Re: [PATCH v3 1/2] mm/vmscan: mitigate spurious kswapd_failures reset from direct reclaim
Posted by Jiayuan Chen 2 weeks, 6 days ago
2026/1/17 01:00, "Johannes Weiner" <hannes@cmpxchg.org mailto:hannes@cmpxchg.org?to=%22Johannes%20Weiner%22%20%3Channes%40cmpxchg.org%3E > wrote:

[...]
> > 
> Great analysis, and I agree with both the fix and adding tracepoints.
> 
> Two minor nits:
> 
> > 
> > @@ -2650,6 +2650,25 @@ static bool can_age_anon_pages(struct lruvec *lruvec,
> >  lruvec_memcg(lruvec));
> >  }
> >  
> >  +static void pgdat_reset_kswapd_failures(pg_data_t *pgdat)
> >  +{
> >  + atomic_set(&pgdat->kswapd_failures, 0);
> >  +/*
> >  + * Reset kswapd_failures only when the node is balanced. Without this
> >  + * check, successful direct reclaim (e.g., from cgroup memory.high
> >  + * throttling) can keep resetting kswapd_failures even when the node
> >  + * cannot be balanced, causing kswapd to run endlessly.
> >  + */
> >  +static bool pgdat_balanced(pg_data_t *pgdat, int order, int highest_zoneidx);
> >  +static inline void pgdat_try_reset_kswapd_failures(struct pglist_data *pgdat,
> > 
> Please remove the inline, the compiler will figure it out.
> 
> > 
> > + struct scan_control *sc)
> >  +{
> >  + if (pgdat_balanced(pgdat, sc->order, sc->reclaim_idx))

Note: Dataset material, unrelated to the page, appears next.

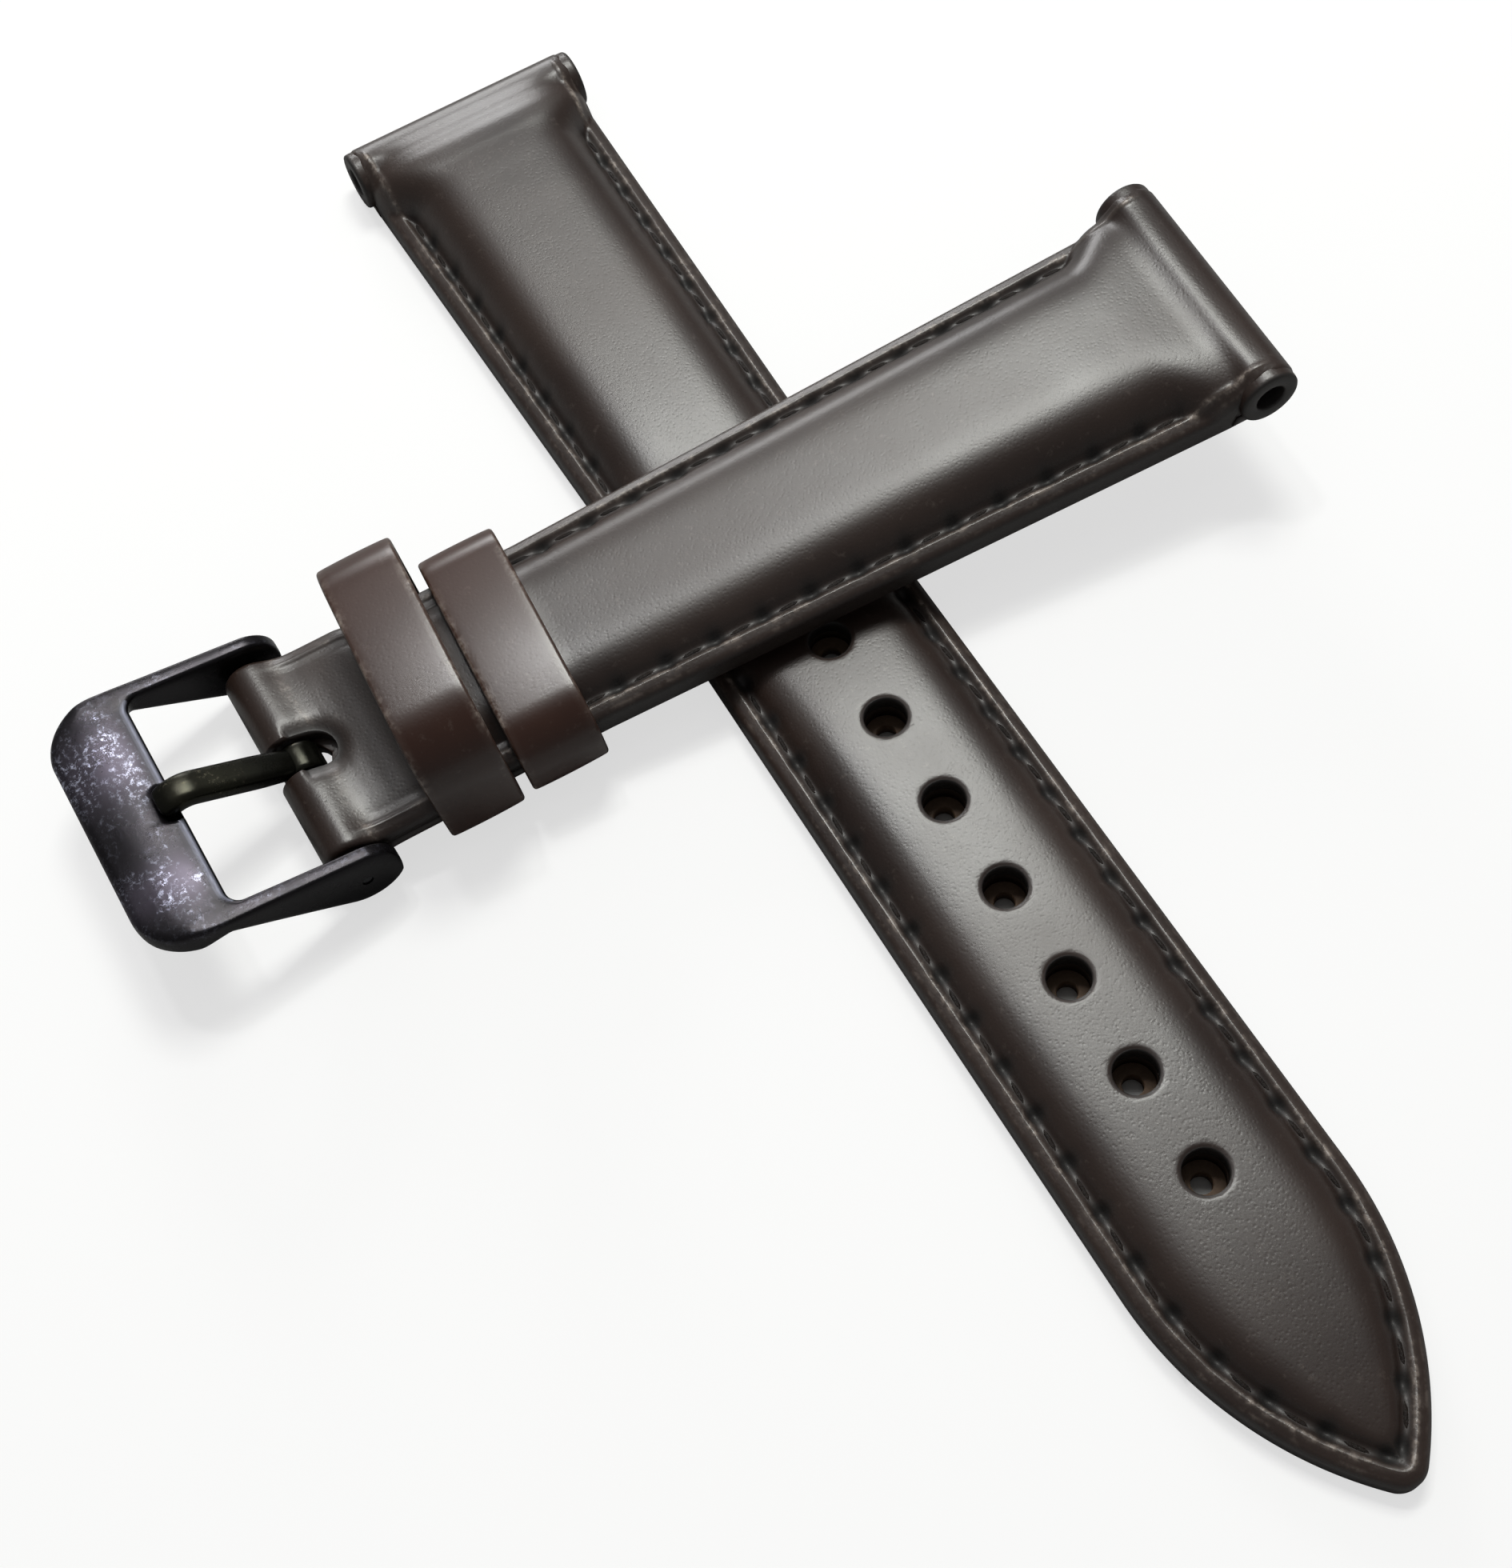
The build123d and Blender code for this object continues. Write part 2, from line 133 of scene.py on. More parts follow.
# Meshes
def gridQuads(index, closed=False):
    # quads between neighbouring rows and columns of an index grid, the columns closed if asked
    if closed:
        index = np.concatenate([index, index[:, :1]], axis=1)
    corners = [index[:-1, :-1], index[1:, :-1], index[1:, 1:], index[:-1, 1:]]
    return np.stack(corners, axis=-1).reshape(-1, 4)


def hoop(points):
    # a grid of points closed both ways, as a list of points and its quads
    index = np.arange(points[..., 0].size).reshape(points.shape[:2])
    return points.reshape(-1, 3), gridQuads(joined(index, index[:1]), True)


def rod(points):
    # a grid of points closed across, with a face at either end
    index = np.arange(points[..., 0].size).reshape(points.shape[:2])
    faces = [*gridQuads(index, True), index[0, ::-1], index[-1]]
    return points.reshape(-1, 3), [tuple(int(i) for i in face) for face in faces]


def cleanMesh(mesh):
    # doubles within 0.4 micrometres merged, faces without area dissolved, the rest turned outwards
    work = bmesh.new()
    work.from_mesh(mesh)
    bmesh.ops.remove_doubles(work, verts=work.verts, dist=4e-7)
    bmesh.ops.dissolve_degenerate(work, edges=work.edges, dist=2e-7)
    bmesh.ops.recalc_face_normals(work, faces=work.faces)
    work.to_mesh(mesh)
    work.free()


def smooth(mesh, sharpAngle=None):
    # smooth faces, with sharp edges where they meet at more than the angle
    mesh.polygons.foreach_set("use_smooth", np.ones(len(mesh.polygons), bool))
    if sharpAngle:
        mesh.set_sharp_from_angle(angle=math.radians(sharpAngle))


def addObject(name, data):
    # a new object in the scene, at the origin
    made = bpy.data.objects.new(name, data)
    bpy.context.scene.collection.objects.link(made)
    return made


def makePiece(name, parts, lay, material, body, replaced, sharpAngle=None):
    # parts are (points, faces, masks): joined, laid in place, and cleaned
    points, faces, masks, start = [], [], {"rim": [], "pit": []}, 0
    for partPoints, partFaces, partMasks in parts:
        points.append(partPoints)
        faces += [tuple(int(i) + start for i in face) for face in partFaces]
        for key, values in masks.items():
            values.append(np.broadcast_to(partMasks.get(key, 0.0), len(partPoints)))
        start += len(partPoints)
    mesh = bpy.data.meshes.new(name)
    mesh.from_pydata(laid(np.concatenate(points), lay).tolist(), [], faces)
    for key, values in masks.items():
        layer = mesh.attributes.new(key, "FLOAT", "POINT")
        layer.data.foreach_set("value", np.concatenate(values).astype(np.float32))
    cleanMesh(mesh)
    smooth(mesh, sharpAngle)
    mesh.materials.append(material)
    piece = addObject(name, mesh)
    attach(piece, body)
    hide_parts(replaced)
    print(name, "faces", len(mesh.polygons))
    return piece


def halfSlab(upper, lower, slit, capEnd=True):
    # a half of a flat piece: an upper and a lower grid, walls at the last column, at the first
    # column beside a slit, and at the two ends
    rows, cols = upper.shape[:2]
    top = np.arange(rows * cols).reshape(rows, cols)
    low = top + rows * cols
    opened = (slit[:-1] > 0) | (slit[1:] > 0)
    sides = [gridQuads(top), gridQuads(low)[:, ::-1],
             gridQuads(pointsAt(top[:, -1], low[:, -1])),
             gridQuads(pointsAt(low[:, 0], top[:, 0]))[opened],
             gridQuads(np.stack([low[0], top[0]], axis=0))]
    if capEnd:
        sides.append(gridQuads(np.stack([top[-1], low[-1]], axis=0)))
    return joined(upper.reshape(-1, 3), lower.reshape(-1, 3)), np.concatenate(sides)


def bothHalves(upper, lower, maskUpper, maskLower, slit, shear=0.0, capEnd=True):
    # a half slab and its mirror image in the piece's middle plane, both slanted by the shear
    masks = {k: joined(maskUpper[k].ravel(), maskLower[k].ravel()) for k in maskUpper}
    parts = []
    for side in (1, -1):
        grids = [grid * (1, side, 1) for grid in (upper, lower)]
        for grid in grids:
            grid[..., 0] -= grid[..., 1] * shear
        points, faces = halfSlab(*grids, slit, capEnd)
        parts.append((points, faces[:, ::side], masks))
    return parts


# Shader helpers
# each finds its node tree from a socket, a node or a tree that it is given
def feed(socket, value):
    # a number or a colour is set on the socket, anything else is linked to it
    if isinstance(value, (int, float)):
        socket.default_value = value
    elif isinstance(value, tuple):
        socket.default_value = (*value, 1)
    else:
        socket.id_data.links.new(value, socket)


def node(near, kind, **settings):
    # a new node in the same tree, its settings given to its sockets or else to itself
    made = near.id_data.nodes.new(kind)
    for key, value in settings.items():
        if key in made.inputs:
            made.inputs[key].default_value = value
        else:
            setattr(made, key, value)
    return made


def mathNode(operation, *values, clamp=False):
    # one sum, the first value an output and the others outputs or numbers
    made = node(values[0], "ShaderNodeMath", operation=operation, use_clamp=clamp)
    for socket, value in zip(made.inputs, values):
        feed(socket, value)
    return made.outputs[0]


def times(a, b, clamp=False):
    # a times b
    return mathNode("MULTIPLY", a, b, clamp=clamp)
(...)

> >  + pgdat_reset_kswapd_failures(pgdat);
> >  +}
> > 
> As this is kswapd API, please move these down to after wakeup_kswapd().
> 
> I think we can streamline the names a bit. We already use "hopeless"
> for that state in the comments; can you please rename the functions
> kswapd_clear_hopeless() and kswapd_try_clear_hopeless()?
> 
> We should then also replace the open-coded kswapd_failure checks with
> kswapd_test_hopeless(). But I can send a follow-up patch if you don't
> want to, just let me know.
>

Thanks, Johannes and Shakeel. I'll send an updated version with these fixes.